Michelangelo's Sistine Chapel has inspired and enthralled millions but none who has craned in admiration of the "divinely inspired" work realises it was born out of base rivalry and petty jealousy.
Five centuries after the artist signed the contract to decorate the Pope's personal chapel in the Vatican with scenes from the book of Genesis, the true story of how Michelangelo came to create one of his greatest works can be told.
The artist was awarded the commission unaware that he was the target of a conspiracy hatched by Donato Bramante, the architect of St Peter's Basilica, and the painter Raphael, who persuaded Pope Julius II to oblige Michelangelo – a sculptor with little painting experience – to take on the commission. They believed that, faced with a work on such a vast scale, he was bound to fail and be humiliated.
Art historians believe Bramante and Raphael's hatred of Michelangelo stemmed from a dispute he was having with their friend, Leonardo da Vinci. Superstars of their times, Michelangelo and Leonardo had huge egos. Neither missed an opportunity to criticise the other.

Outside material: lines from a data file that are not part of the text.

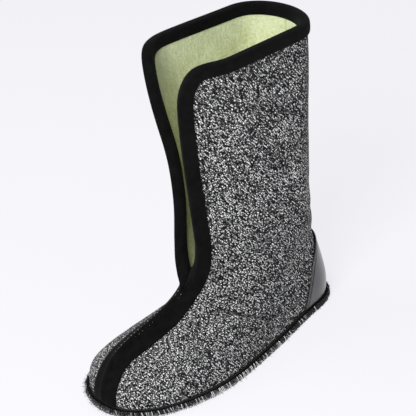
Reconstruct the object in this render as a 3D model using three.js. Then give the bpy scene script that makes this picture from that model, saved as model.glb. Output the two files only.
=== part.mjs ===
// A left felt boot liner: foil-flecked felt upper, tape-bound collar and front slit, heel patch and sewn sole.
// Millimetres. +Z is up, the toe points to -Y, +X is the wearer's left, which is the outer side of this left foot.
// The origin is on the floor, under the middle of the heel.
import * as THREE from "three";
import { mergeVertices } from "three/addons/utils/BufferGeometryUtils.js";

// Driving sizes.
const SOLE_LENGTH = 287; // toe tip to back of heel, along the upper's lower edge
const BALL_WIDTH = 110;
const WAIST_WIDTH = 82;
const HEEL_WIDTH = 65;
const TOE_WIDTH = 102;
const SHAFT_WIDTH = 88;
const INSTEP_HEIGHT = 84; // floor to the foot of the front slit
const COLLAR_HEIGHT = 313;
const WALL = 6; // felt and fleece together
const SOLE_THICKNESS = 6;
const INSOLE_THICKNESS = 4;
const TOE_SPRING = 5;
const ARCH_RISE = 2;
const HEEL_ROLL = 1.5;
const CORNER_RADIUS = 23; // front corners of the collar
const SLIT_WIDTH = 27; // between the two felt edges at the ankle
const TAPE_WIDTH = 12.5; // of the binding on the outer face, along the slit
const COLLAR_TAPE_WIDTH = 10; // of the binding on the outer face, round the collar
const TAPE_INSIDE = 9.5; // of the binding on the lining
const TAPE_THICKNESS = 1.7;
const BAND_WIDTH = 17; // of each half of the front band, from the seam over the toe
const BAND_RIDGE = 1.2; // how far the stitched ridge stands up along the middle of the front band
const PATCH_HEIGHT = 72; // floor to the top of the heel patch
const PATCH_REACH = 80; // round the heel, from the back seam to the patch's lower front corner
const PATCH_THICKNESS = 1.5;
const SEAM_WIDTH = 4.2; // the overlocked sole seam, out from the felt
const SEAM_HEIGHT = 7; // floor to the top of that seam
const CLEARANCE = 0.4; // between pieces that lie on each other
const TAPE_FIT = 0.6; // between the felt and the tapes and patch, which turn tight corners with it

// The last's outline on the floor: middle line and widths at stations along the sole, from toe to heel.
// Station is a share of SOLE_LENGTH, middle a share of BALL_WIDTH, and positive is towards the outer side.
const OUTLINE = [
  { station: 0.0, middle: -0.04, width: TOE_WIDTH * 0.97 },
  { station: 0.1, middle: -0.08, width: TOE_WIDTH },
  { station: 0.34, middle: 0.0, width: BALL_WIDTH },
  { station: 0.62, middle: 0.035, width: WAIST_WIDTH },
  { station: 0.85, middle: -0.015, width: HEEL_WIDTH },
  { station: 1.0, middle: -0.02, width: HEEL_WIDTH * 0.98 },
];

// Level rings of the upper, from the sole edge to the foot of the slit. Front and back are how far the ring's ends stand
// in from the toe tip and the heel, as shares of SOLE_LENGTH, and frontUp and backUp their heights, as shares of the
// rise from the sole to INSTEP_HEIGHT. Foot is how much of the foot's outline the ring keeps and spread scales its
// width. Nose and tail are how long its two ends taper, as shares of SOLE_LENGTH, and point makes the front end
// sharper: 0 is round, as at the toe, and 1 comes to an edge, as at the seam along the vamp. Inner is the inner half's
// width against the outer half's towards the ring's front: full at the big toe, slimmer over the instep, and flared at
// the collar. The halves are even at the back.
const FOOT_RINGS = [
  { front: 0.0, frontUp: 0.0, back: 0.0, backUp: 0.0, foot: 1.0, spread: 1.0, inner: 1.0, nose: 0.18, tail: 0.13, point: 0 },
  { front: 0.008, frontUp: 0.2, back: 0.0, backUp: 0.24, foot: 1.0, spread: 1.03, inner: 0.96, nose: 0.17, tail: 0.13, point: 0.1 },
  { front: 0.04, frontUp: 0.39, back: 0.011, backUp: 0.48, foot: 1.0, spread: 1.0, inner: 0.79, nose: 0.2, tail: 0.13, point: 0.3 },
  { front: 0.095, frontUp: 0.56, back: 0.025, backUp: 0.72, foot: 1.0, spread: 0.94, inner: 0.66, nose: 0.32, tail: 0.13, point: 0.7 },
  { front: 0.18, frontUp: 0.71, back: 0.04, backUp: 0.95, foot: 0.9, spread: 0.89, inner: 0.66, nose: 0.56, tail: 0.13, point: 1 },
  { front: 0.28, frontUp: 0.85, back: 0.045, backUp: 1.17, foot: 0.6, spread: 0.9, inner: 0.78, nose: 0.6, tail: 0.13, point: 1 },
  { front: 0.375, frontUp: 1.0, back: 0.056, backUp: 1.38, foot: 0.3, spread: 0.92, inner: 1.1, nose: 0.5, tail: 0.13, point: 1 },
];

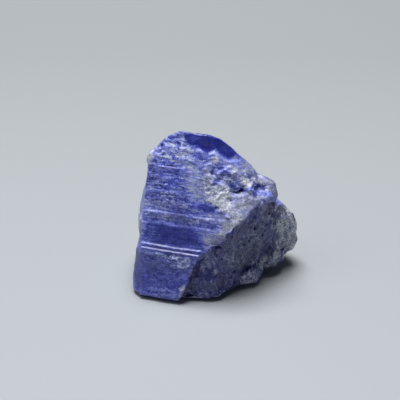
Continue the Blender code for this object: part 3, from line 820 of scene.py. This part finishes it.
# Where the growth lines are short, bent and strong.
RIPPLED = (
    (-3.7, 20.2, 3.6, 2.4, 15, 1.0), (-4.2, 16.4, 3.2, 1.8, -5, 0.45), (-4.6, 13.9, 3.4, 1.2, -8, 0.7),
    (-3.0, 11.0, 5.4, 0.6, -8, 0.45), (-6.6, 15.0, 0.8, 4.0, 0, 0.6), (-3.6, 5.4, 3.8, 1.3, -9, 1.0),
    (-4.6, 1.3, 4.0, 1.0, -8, 0.55), (-5.0, 3.4, 3.6, 1.4, -8, 0.45),
)
add_mask("rippled", front * lit_side * ovals(flat, RIPPLED, 0.3 * warp))
print("shares:", {name: round(float(masks[name].mean()), 3) for name in ("grainy", "crust", "rippled")})

# %% Find the growth lines, treads, crests and hollows
FULL_CREST = 0.022                                # mm above or below the surroundings for the full mask
FIRST_CREST = 0.002                               # and for its first trace

face_gap = np.abs((points - FACE_POINT) @ FACE_OUT)
on_face = ramp(face_gap, 1.4, 0.6) * ramp(points[:, 2], FOOT_TOP, FACE_BOTTOM)
on_foot_face = 0.5 * ramp(points[:, 2], 2.6, 0.8) + 0.45
lined_front = front * lit_side * (1 - 0.8 * masks["grainy"]) * np.maximum(on_face, on_foot_face)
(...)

An account of the episode is included in writings by Giorgio Vasari, a fellow artist, who claimed Michelangelo tried to refuse the commission and even recommended Raphael for the job. Eventually, under papal duress, he was forced to agree.
His completed work had a profound effect on his would-be tormentors. Vasari later wrote that Bramante, who held keys to the chapel, let Raphael in to examine the paintings. On seeing them, Raphael went back to a work he was painting in another church and scraped it off the wall.